What if your teacher wants a more advanced interpretation?
Some instructors may point out that a 2.28 m solution is not exactly the same as a 2.28 M solution. That is true. If density or activity data are provided, then a more refined answer can be calculated. In upper-level chemistry, pH can be discussed in terms of hydrogen ion activity rather than a simple concentration shortcut. For concentrated electrolytes like NaOH, this distinction can matter. But unless extra data are included, the expected educational solution is the ideal one shown above.
Authority references for pH, aqueous equilibria, and chemistry data
- U.S. Environmental Protection Agency: What is pH?
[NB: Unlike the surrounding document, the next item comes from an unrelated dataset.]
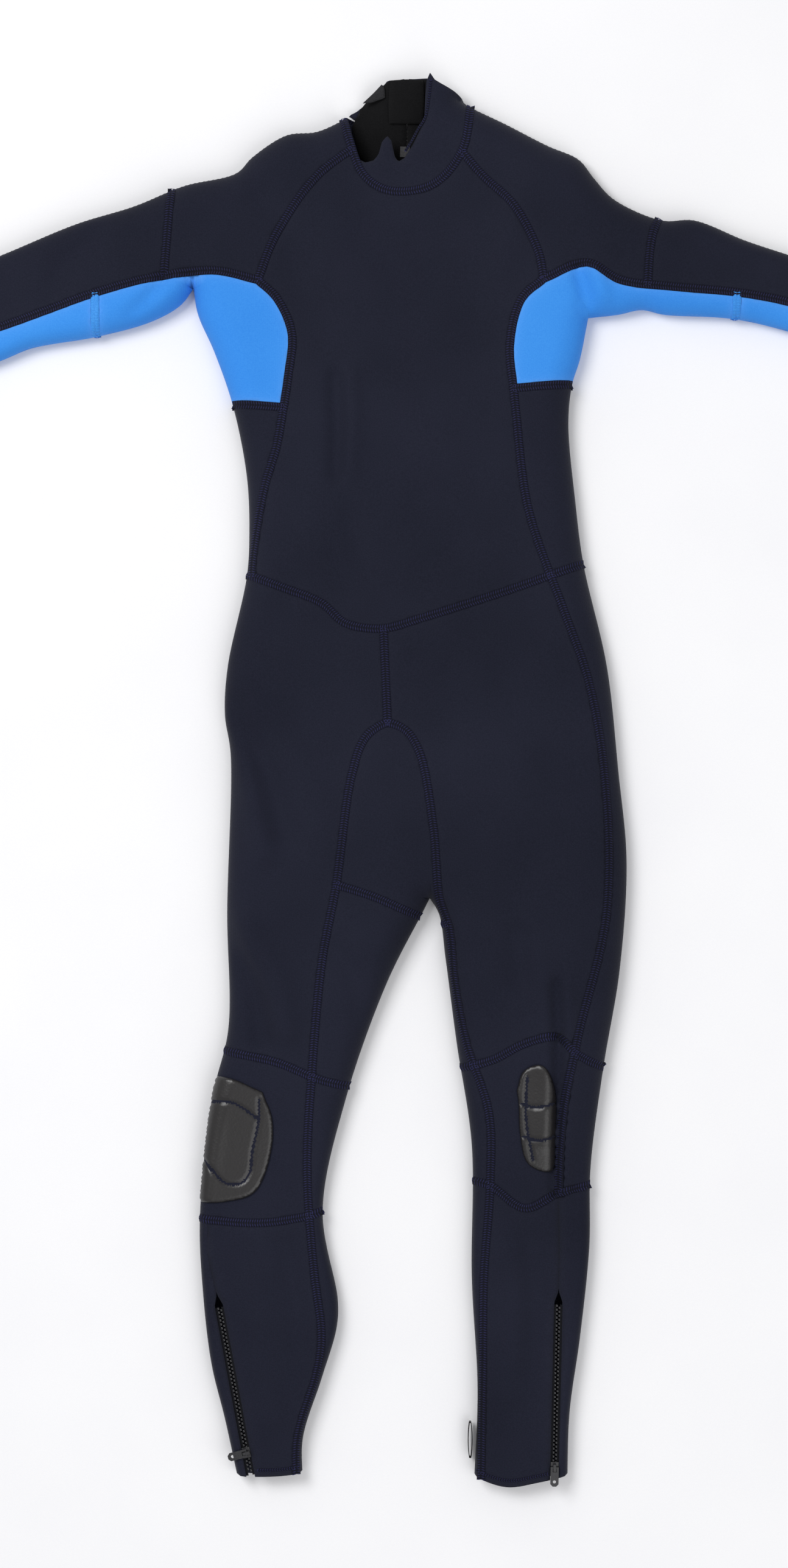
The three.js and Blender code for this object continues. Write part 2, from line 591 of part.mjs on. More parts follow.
const liningHeights = [-NEOPRENE - LINING_CLEAR, -NEOPRENE - LINING_CLEAR - LINING];
const liningRight = [[-1, 565], [-1, 599], [-10, 597], [-25, 579], [-23, 571]];
const liningLeft = [[9, 565], [9, 599], [18, 598], [29, 591], [37, 582], [30, 574]];
add(suit, 'neck_lining_right', panel(null, OPEN(liningRight), ...liningHeights, 0), 'black');
add(suit, 'neck_lining_left', panel(null, OPEN(liningLeft), ...liningHeights, 0), 'black');

// The closure flap lies inside the collar and swings up about its sewn left edge.
const FLAP_HINGE_X = place(19.5, 0).x;
const FLAP_BOTTOM = SPINE_RAISE + NEOPRENE + LINING_CLEAR + LINING + 1;
const flapFrom = place(0, 565).y;
const flapTo = place(0, 604).y;
add(suit, 'neck_flap', box(FLAP_WIDTH, flapTo - flapFrom, 2, FLAP_HINGE_X - FLAP_WIDTH / 2,
  (flapFrom + flapTo) / 2, FLAP_BOTTOM + 1), 'black');
const tabX = FLAP_HINGE_X - FLAP_WIDTH - 12.5;
add(suit, 'hook_tab', plate([[-9, -5], [7, -5], [8, 6], [-2, 5]], 1.4)
  .translate(tabX, place(0, 590).y, FLAP_BOTTOM), 'hook');

// ---------------------------------------------------------------- zips
// In a zip's own frame +Y runs along it from its open end, +Z points out of the suit, and z = 0 is the
// outer face of the panels beside it.
const TOOTH_HEIGHT = 2.2;
const CHAIN_Z = -NEOPRENE - 0.7;
const PLATE = 1.2;
const POST_SLOT = 1.3;
const AXLE_HEIGHT = NEOPRENE - 1.1;

// One side's interlocking teeth, as the bar that they fill
function toothRow(zip, chainWidth, side) {
  const wide = (chainWidth - POST_SLOT) / 2;
  return box(wide, zip.length, TOOTH_HEIGHT, (side * (POST_SLOT + wide)) / 2, zip.length / 2, CHAIN_Z);
}

function zipTape(zip, chainWidth, side, width) {
  const near = chainWidth / 2 + CLEAR;
  return box(width, zip.length, 0.6, side * (near + width / 2), zip.length / 2, CHAIN_Z);
}

// Two plates over and under the teeth, a post between the rows, and a bridge that holds the pull
function slider(chainWidth, turn, grow) {
  const wide = chainWidth + 1.4;
  const long = 9 * grow;
  const face = TOOTH_HEIGHT / 2 + CLEAR;
  const [roof, under] = [AXLE_HEIGHT + 2.1, AXLE_HEIGHT + 1.2];
  const bridge = plate([[-3, -0.4], [-3, roof], [3, roof], [3, -0.4], [2.1, -0.4], [2.1, under], [-2.1, under],
    [-2.1, -0.4]]
    .map(([x, y]) => [x * grow, y]), 2.4).translate(0, 0, -1.2);
  bridge.applyMatrix4(new THREE.Matrix4().makeBasis(
    new THREE.Vector3(0, 1, 0), new THREE.Vector3(0, 0, 1), new THREE.Vector3(1, 0, 0)));
  bridge.rotateZ(turn).translate(0, 0, CHAIN_Z + face + PLATE);
  const body = solid(box(wide, long, PLATE, 0, 0, CHAIN_Z + face + PLATE / 2))
    .add(solid(box(wide, long, PLATE, 0, 0, CHAIN_Z - face - PLATE / 2)))
    .add(solid(box(POST_SLOT - 0.7, long * 0.5, 2 * face + 1, 0, 0, CHAIN_Z)))
    .add(solid(bridge));
  return shapeOf(body);
}

const AXLE_Z = CHAIN_Z + TOOTH_HEIGHT / 2 + CLEAR + PLATE + AXLE_HEIGHT;

// A tab with a hole at its far end and a window at its near end whose bar runs under the bridge
function pullTab(turn, grow) {
  const half = 3.5 * grow;
  const window = [[-1.7, -0.6], [-1.7, -3.6], [1.7, -3.6], [1.7, -0.6]];
  const hole = [];
  for (let i = 0; i < 12; i += 1) {
    const angle = (i / 12) * 2 * Math.PI;
    hole.push([1.4 * Math.cos(angle), -PULL_LENGTH + 4 + 1.4 * Math.sin(angle)]);
  }
  const body = [[-half, 0.6], [-half, -PULL_LENGTH + 2], [-half + 2, -PULL_LENGTH], [half - 2, -PULL_LENGTH],
    [half, -PULL_LENGTH + 2], [half, 0.6]];
  return plate(body, PLATE, [window, hole]).translate(0, 0, -PLATE / 2).rotateZ(turn).translate(0, 0, AXLE_Z);
}

function addZip(name, zip, chainWidth, options) {
  const frame = new THREE.Group();
  const along = new THREE.Vector3(zip.along.x, zip.along.y, 0);
  const out = new THREE.Vector3(0, 0, options.back ? -1 : 1);
  const across = new THREE.Vector3().crossVectors(along, out);
  frame.quaternion.setFromRotationMatrix(new THREE.Matrix4().makeBasis(across, along, out));
  frame.position.set(zip.end.x, zip.end.y, options.face);
  suit.add(frame);
  for (const [side, sign, width] of [['outer', options.outward, options.rim], ['inner', -options.outward, TAPE_WIDTH]]) {
    add(frame, `${name}_tape_${side}`, zipTape(zip, chainWidth, sign, width), 'tape');
    add(frame, `${name}_teeth_${side}`, toothRow(zip, chainWidth, sign), 'plastic');
  }
  const at = options.sliderAt;
  add(frame, `${name}_slider`, slider(chainWidth, options.turn, options.grow).translate(0, at, 0), 'plastic');
  add(frame, `${name}_pull`, pullTab(options.turn, options.grow).translate(0, at, 0), 'plastic');
}

addZip('ankle_zip_right', ankleZipRight, ANKLE_CHAIN_WIDTH,
  { face: CUFF_HEIGHT, sliderAt: 20, turn: -1.5, grow: 1, outward: -1, rim: ANKLE_TAPE_RIM });
addZip('ankle_zip_left', ankleZipLeft, ANKLE_CHAIN_WIDTH,
  { face: CUFF_HEIGHT, sliderAt: 7, turn: 0, grow: 1, outward: 1, rim: ANKLE_TAPE_RIM });
addZip('back_zip', backZip, BACK_CHAIN_WIDTH,
  { face: SPINE_RAISE, sliderAt: 14, turn: Math.PI, grow: 1, back: true, outward: 1, rim: TAPE_WIDTH });

// A webbing loop sewn along the inner edge of the left ankle
const loopAt = place(61, -563);
add(suit, 'ankle_loop', plate([[-2.6, -16], [2.2, -16], [2.2, 16], [-2.6, 16]], 8,
  [[[-1.2, -13], [0.8, -13], [0.8, 13], [-1.2, 13]]]).translate(loopAt.x - 2.2, loopAt.y, 4), 'tape');

// The origin is the middle of the underside.
const bounds = new THREE.Box3().setFromObject(suit);
suit.position.set(-(bounds.min.x + bounds.max.x) / 2, -(bounds.min.y + bounds.max.y) / 2, -bounds.min.z);

export default suit;
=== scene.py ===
"""A junior full wetsuit with a back zip, lying on its back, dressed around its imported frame."""
import logging
import math
from dataclasses import dataclass, field
from enum import Enum

import bmesh
import bpy
import numpy as np
from mathutils import Matrix, Vector, geometry


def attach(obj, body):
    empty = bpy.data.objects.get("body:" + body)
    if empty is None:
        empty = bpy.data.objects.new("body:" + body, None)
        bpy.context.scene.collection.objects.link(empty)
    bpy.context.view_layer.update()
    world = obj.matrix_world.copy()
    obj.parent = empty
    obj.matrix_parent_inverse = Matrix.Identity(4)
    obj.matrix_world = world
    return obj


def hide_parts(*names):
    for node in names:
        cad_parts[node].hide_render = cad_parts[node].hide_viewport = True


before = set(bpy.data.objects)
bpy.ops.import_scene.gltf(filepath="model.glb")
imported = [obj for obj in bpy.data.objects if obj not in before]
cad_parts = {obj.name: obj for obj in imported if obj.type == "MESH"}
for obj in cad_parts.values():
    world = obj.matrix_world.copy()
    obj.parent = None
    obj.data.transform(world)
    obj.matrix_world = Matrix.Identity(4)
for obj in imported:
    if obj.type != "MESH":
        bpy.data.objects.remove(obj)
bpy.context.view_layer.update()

LOG = logging.getLogger("wetsuit")
MM = 0.001
CLOTH = 3.0  # the cloth's thickness, in millimetres
FOLD_REACH = 30.0  # how far from a side fold the shape still depends on it, in millimetres
FOLD_ROWS = (0.5, 1.6, 3.4, 6.2, 9.6)  # where points lie beside a fold, in millimetres from it
EYE = (-0.0041, -0.0023, 3.02)  # the camera's place, in metres
LENS = 80.5
Points = np.ndarray


class Layer(Enum):
    """The two layers of the lying suit."""

    FRONT = 1
    BACK = -1


class Thread(Enum):
    """The two seam thread colours."""

    INDIGO = "indigo"
    BLUE = "blue"


# ------------------------------------------------------------------ curves
def spline(points: list, step: float) -> Points:
    """A centripetal Catmull-Rom curve through points.

    Args:
        points: the drawn (x, y) points, in millimetres.
        step: the distance between samples, in millimetres.

    Returns:
        The evenly spaced samples, one row each.
    """
    drawn = np.array(points, float)
    if len(drawn) == 2:
        dense = drawn[0] + np.linspace(0, 1, 41)[:, None] * (drawn[1] - drawn[0])
    else:
        padded = np.vstack([2 * drawn[0] - drawn[1], drawn, 2 * drawn[-1] - drawn[-2]])
        pieces = []
        for i in range(len(drawn) - 1):
            p = padded[i:i + 4]
            steps = np.sqrt(np.linalg.norm(np.diff(p, axis=0), axis=1)) + 1e-9
            knots = np.concatenate([[0], np.cumsum(steps)])
            t = np.linspace(knots[1], knots[2], 24, endpoint=False)[:, None]
            a = [(knots[j + 1] - t) / (knots[j + 1] - knots[j]) * p[j]
                 + (t - knots[j]) / (knots[j + 1] - knots[j]) * p[j + 1] for j in range(3)]
            b = [(knots[j + 2] - t) / (knots[j + 2] - knots[j]) * a[j]
                 + (t - knots[j]) / (knots[j + 2] - knots[j]) * a[j + 1] for j in range(2)]
            span = knots[2] - knots[1]
            pieces.append((knots[2] - t) / span * b[0] + (t - knots[1]) / span * b[1])
        dense = np.vstack(pieces + [drawn[-1:]])
    return respaced(dense, step)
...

- National Institute of Standards and Technology: Chemistry WebBook
- Purdue University: Concentrations from pH and pOH
Bottom line
To calculate the pH of a 2.28 m solution of NaOH, assume complete dissociation, set the hydroxide concentration equal to 2.28 for the simplified textbook approach, calculate pOH as -log(2.28), and then subtract that pOH from 14.00. The result is a pH of about 14.36. This value is chemically reasonable for a concentrated strong base and is the standard answer expected in most general chemistry settings.